Patak framed the SRO as a way to bring “structure” to the prop firm world. But what kind of structure, and who benefits from it? In a February post on X, he stated that the group of CEOs was “working to squash hedging across firms.” That’s not just about policy alignment. That’s about coordination, data sharing, and potentially — surveillance.
Around the same time, Topstep introduced a new platform: Topstep X. What they didn’t advertise is that this new platform is a white-labeled version of a system called Project X, which is built and maintained by former Topstep employees.
Project X includes a feature called cross-firm risk monitoring. In plain terms, if you’re trading with more than one prop firm at the same time — even across completely separate platforms — both firms can be notified instantly. The system flags it, logs it, and reports it. You don’t need to approve anything. It just happens.

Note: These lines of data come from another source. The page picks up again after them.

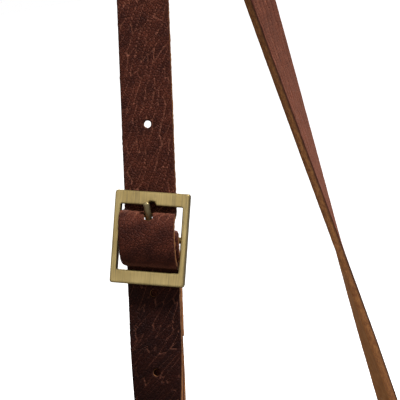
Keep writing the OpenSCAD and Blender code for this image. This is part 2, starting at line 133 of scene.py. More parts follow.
frame_w = 27.4
frame_h = 33.8
frame_t = 3.2
side_bar = 2.4
end_bar = 5.1
window_w = frame_w - 2 * side_bar
window_h = frame_h - 2 * end_bar
notch_r = 1.25
buckle_skew = 6.4
bar_r = 1.2
bar_w = -0.3
frame_gap = 0.8
seat = frame_t / 2 + frame_gap + half_t
climb = math.radians(48)
bar_clear = 0.08
wrap_r = bar_r + bar_clear + half_t
crest_r = wrap_r + ply
valley_r = 3.0
climb_rise = bar_w + seat + crest_r * math.cos(climb) - valley_r * (1 - math.cos(climb))
climb_len = climb_rise / math.sin(climb)
valley_u = (crest_r + valley_r) * math.sin(climb) + climb_len * math.cos(climb)
valley_w = valley_r - seat
return_r = valley_r + 2 * ply
return_a = (math.asin((return_r - wrap_r) / math.hypot(valley_u, bar_w - valley_w))
            + math.atan((bar_w - valley_w) / valley_u))
turn_back_end = 36.0
loose = 16.0                     # how far past the buckle's middle the straps lie flat
prong_lean = math.radians(8)
prong_rise = math.radians(16)


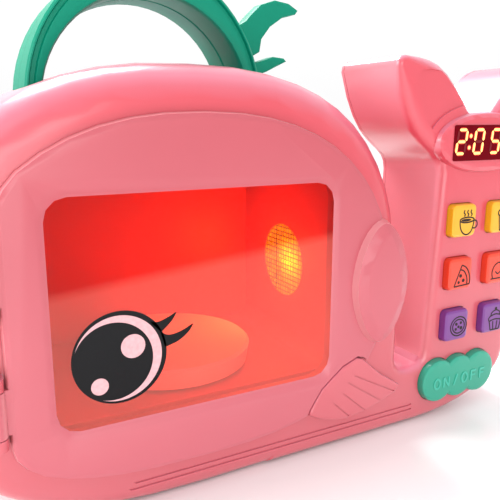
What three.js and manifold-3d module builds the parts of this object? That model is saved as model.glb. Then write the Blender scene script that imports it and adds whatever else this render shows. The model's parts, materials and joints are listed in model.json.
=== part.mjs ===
// A toy microwave oven in the shape of a whale, as an assembly of separate pieces.
// Lengths are millimetres. Drawing frame: x from the middle of the head to the right, y from the
// front face of the casing to the back, z up from the table. The last lines centre the whole toy.
import * as THREE from "three";
import { mergeVertices } from "three/addons/utils/BufferGeometryUtils.js";
import Module from "manifold-3d";

const wasm = await Module();
wasm.setup();

// Clearances that several pieces share
const seat = 0.3; // gap between pieces that sit on each other
const slack = 0.8; // gap round a piece that moves through a hole
const overrun = 5; // how far a cut runs past the face that it leaves by
const bury = 1; // how deep joined shapes run into each other
const weld = 0.0001; // vertices closer than this are one

// Head of the casing
const wall = 2.5;
const underside = 1.2; // flat bottom of the casing over the table
const headHalfWidth = 118;
const headCrown = 108; // dome over the head's widest line
const headKeel = 92; // from the widest line down to where the outline would close
const headMiddle = 92; // height of the widest line
const headDepth = 126;
const rearDepth = 63; // depth of the rear casing
const headTopRound = 17;
const headSideRound = 12;
const headKeelRound = 7;
const headTopPower = 2.5;
const headChinPower = 2.8;
const headHeelPower = 3.4;

// Tail of the casing, with the base band under it
const tailAway = 55.5; // from the head's side to the tail's middle
const tailDepth = 48.5;
const coverThickness = 2.2;
const tailFootHalf = 34.5;
const tailFootHeight = 43;
const tailWaistHalf = 30.5;
const tailWaistDrop = 17.2; // from the display's middle down to the waist
const flukeReach = 65; // from the tail's middle to a fluke's tip
const flukeRise = 62; // from the waist to the flukes' top
const flukeNotchDrop = 31.5; // from the flukes' top to the notch
const flukeNotchHalf = 6;
const flukeTipRound = 6;
const keelRise = 31.8; // height of the curve under the tail
const keelRun = 73; // length of the curve under the tail
const valleyFloor = 35.5;
const valleyGap = 0.5; // from the head's side to the valley
const valleyLeftRound = 8;
const valleyRightRound = 9;
const baseLeft = 35;
const tailRound = 5;
const flukeRound = 7;
const flukeRoundRun = 40; // height over which the small round grows to the large one
const panelInset = 6.5; // sunk panels of the flukes, from the upper edge
const panelSideInset = 13.5; // from the outer edge
const panelDepth = 1.2;
const panelFoot = 166;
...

It’s a level of behind-the-scenes coordination that many traders had no idea was taking place. When influencer Kelly Ann sarcastically dubbed the platform “SnitchX,” it wasn’t just criticism — it was an accurate description of how the technology operates.

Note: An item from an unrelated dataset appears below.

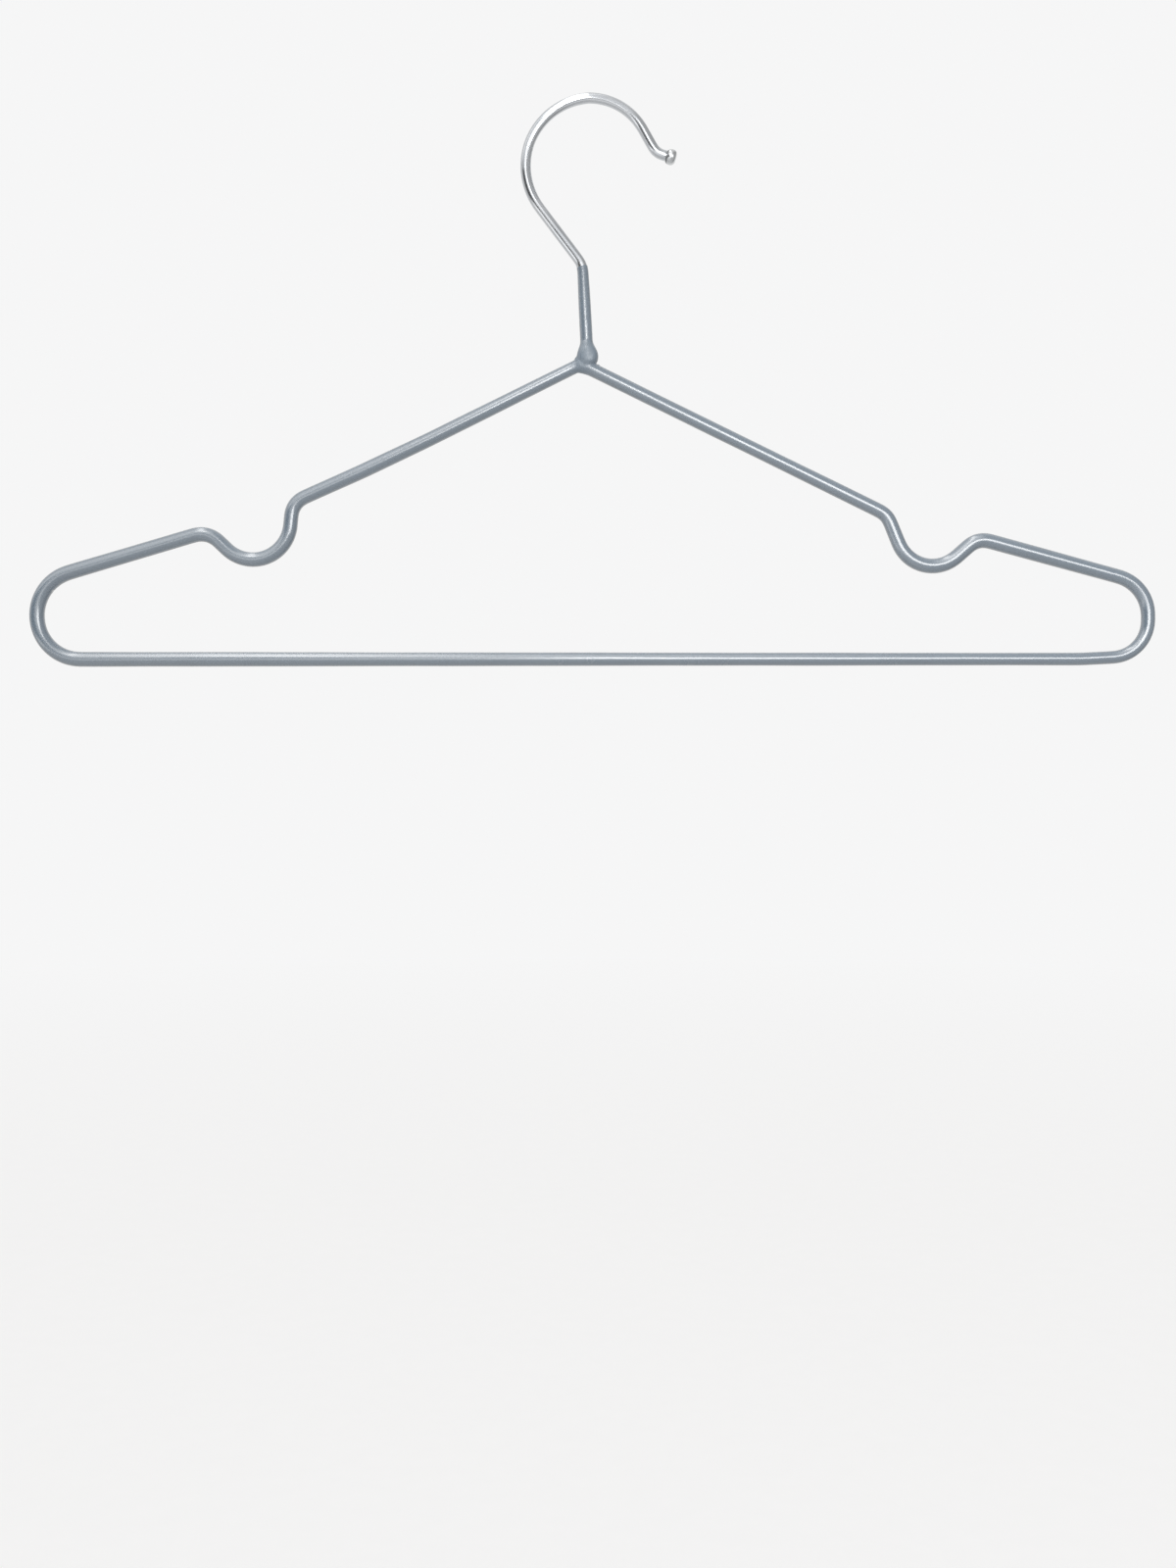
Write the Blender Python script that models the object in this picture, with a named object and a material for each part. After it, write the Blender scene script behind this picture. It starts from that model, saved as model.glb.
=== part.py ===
"""Coated wire clothes hanger with strap notches and a trouser bar.

One steel wire is bent into a closed loop (sloping arms, strap notches, rounded
ends and the straight trouser bar).  Its two ends meet under the neck, where a
weld joins them to the shank of a chromed hook wire.  A dipped plastic coat
covers the loop, the weld and the shank, and stops in a clean lip part way up
the neck.  The hook ends in a small ball.

Frame: metres, +Z up, the hanger lies in the XZ plane and its front faces -Y.
The origin is the underside of the hook's crown, where the hanger hangs.
Dimensions below are in millimetres.
"""

import bpy
import bmesh
from math import acos, ceil, cos, pi, radians, sin, tan
from mathutils import Matrix, Vector

MM = 0.001

# ---------------------------------------------------------------- dimensions
FRAME_WIRE_D = 3.8        # steel wire of the loop
HOOK_WIRE_D = 3.9         # chromed wire of the hook and its shank
FIT_GAP = 0.10            # radial gap between a wire and the coat or weld round it
BUTT_GAP = 0.15           # gap at the end face of a wire

TIP_BALL_D = 5.8          # flattened ball on the hook's tip, across the wire
TIP_BALL_L = 4.2          # and along the wire
TIP_SEAT = 0.9            # wire end face to ball centre

COAT_LIP_D = 4.4          # coat at its upper end, on the neck
COAT_NECK_D = 4.7         # coat at the foot of the neck
COAT_LIP_Z = -61.4        # height of the lip
COAT_OVER_WELD = 0.50     # coat thickness over the weld

WELD_BALL_D = 6.6         # weld nugget round the foot of the shank
WELD_BALL_AT = (-0.7, -94.7)
WELD_LOBE_D = 5.5         # weld between the two wire ends, below the nugget
WIRE_END_SETBACK = 1.5    # each wire end to the corner where the arms meet

# Corners of the loop's centre line, as the straight runs would cross:
# x, z, bend radius of the centre line, outer diameter of the coat there.
APEX = (-3.2, -97.5)
LOOP = [
    (APEX[0], APEX[1], 0.0, 4.9),
    (-60.5, -126.0, 220.0, 5.0),      # left arm, bowed very slightly
    (-84.9, -137.6, 146.6, 5.2),
    (-111.1, -149.3, 8.1, 5.3),       # left arm into the notch
    (-114.2, -187.9, 14.1, 5.4),      # bottom of the left strap notch
    (-142.5, -159.9, 9.3, 5.3),       # left shoulder peak
    (-208.1, -179.4, 16.6, 5.5),      # left end, upper bend
    (-204.8, -207.9, 16.2, 5.5),      # left end, lower bend
    (183.7, -207.8, 55.2, 4.7),       # the bar rises a little before its right end
    (208.9, -206.5, 13.9, 4.8),       # right end, lower bend
    (208.9, -180.0, 15.0, 5.3),       # right end, upper bend
    (145.2, -162.5, 8.2, 5.3),        # right shoulder peak
    (122.8, -182.5, 13.6, 5.3),       # bottom of the right strap notch
    (111.3, -153.8, 7.8, 5.2),        # right arm into the notch
    (APEX[0], APEX[1], 0.0, 4.9),
]

# The hook's centre line, from the foot of the shank to the tip: x, z, radius.
SHANK_FOOT = (-0.75, -95.6)
TIP_BALL_AT = (30.5, -20.4)
HOOK = [
    (SHANK_FOOT[0], SHANK_FOOT[1], 0.0),
    (-2.55, -60.4, 7.7),              # neck into the slanted run
    (-27.1, -27.9, 26.2),             # slanted run into the hook's round
    (-16.7, 1.3, 25.7),               # the round, upper left
    (13.1, 2.6, 22.8),                # the round, upper right
    (25.0, -18.7, 5.3),               # outward flick before the ball
    (TIP_BALL_AT[0], TIP_BALL_AT[1], 0.0),
]

SIDES = 12                # flats round a wire: one faces up, down, front and back
BEND_STEP = radians(12)   # largest turn between two rings in a tight bend
ROUND_STEP = radians(9)   # the same on the hook's large round


# ------------------------------------------------------------------- helpers
def clear_scene():
    for obj in list(bpy.data.objects):
        bpy.data.objects.remove(obj, do_unlink=True)


def material(name, color, roughness, metallic):
    mat = bpy.data.materials.new(name)
    mat.use_nodes = True
    bsdf = mat.node_tree.nodes["Principled BSDF"]
    bsdf.inputs["Base Color"].default_value = (*color, 1.0)
    bsdf.inputs["Roughness"].default_value = roughness
    bsdf.inputs["Metallic"].default_value = metallic
    mat.diffuse_color = (*color, 1.0)
    return mat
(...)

Let’s be clear: this isn’t a conspiracy theory. It’s a simple truth about how modern prop firms are trying to evolve — and what they’re trying to protect.
Retail firms are working to build a new regulatory body not because one doesn’t exist, but because the one that does — the National Futures Association (NFA) — might hold them accountable.
Under the current model, most retail evaluation firms avoid regulation by operating exclusively in simulated environments. Traders aren’t trading real capital. The firms don’t take on actual market risk. The entire setup is framed as “educational,” allowing these companies to sidestep oversight from agencies like the CFTC, which focuses on real trades, real brokers, and real customer funds.
This means firms can deny payouts without regulatory scrutiny, enforce vague “consistency rules,” and hide behind refund policies buried in endless support ticket chains. And when customers complain? The firms can claim that no real money was ever at stake.
There already is a valid self-regulatory body for futures: the NFA. It exists, it functions, and it holds members to real standards. Institutional firms like Jane Street or DRW are subject to its authority. But retail firms have chosen to opt out.
Creating a new SRO — one operated by the very CEOs whose firms benefit from looser standards — allows them to control the narrative. They can display a badge that says “self-regulated” without facing any meaningful consequences. It looks good on a homepage. It sounds trustworthy in a promo video. But it doesn’t protect the trader.
It protects the firm.
This movement isn’t about ethics. It’s about optics. A self-governed SRO allows prop firms to avoid questions they don’t want to answer: Why are payout times inconsistent? Why do accounts get revoked after successful evaluations? Why are terms of service so vague and difficult to challenge?
A real SRO — like the NFA — would force firms to answer those questions. It would require them to clarify risk disclosures, refund policies, and data-sharing practices. That level of accountability isn’t something many firms are willing to accept. And so, they’ve chosen another path: to look regulated, without actually being regulated.
Retail traders deserve transparency, not theater. They deserve to know when their data is being shared, who has access to their trades, and what recourse exists when something goes wrong. The idea of building a new SRO sounds, on the surface, like a step forward. But in practice, it’s a way for firms to police themselves — and avoid the accountability they would face under existing systems.
The real solution isn’t to invent a new set of rules. It’s to join the ones we already have.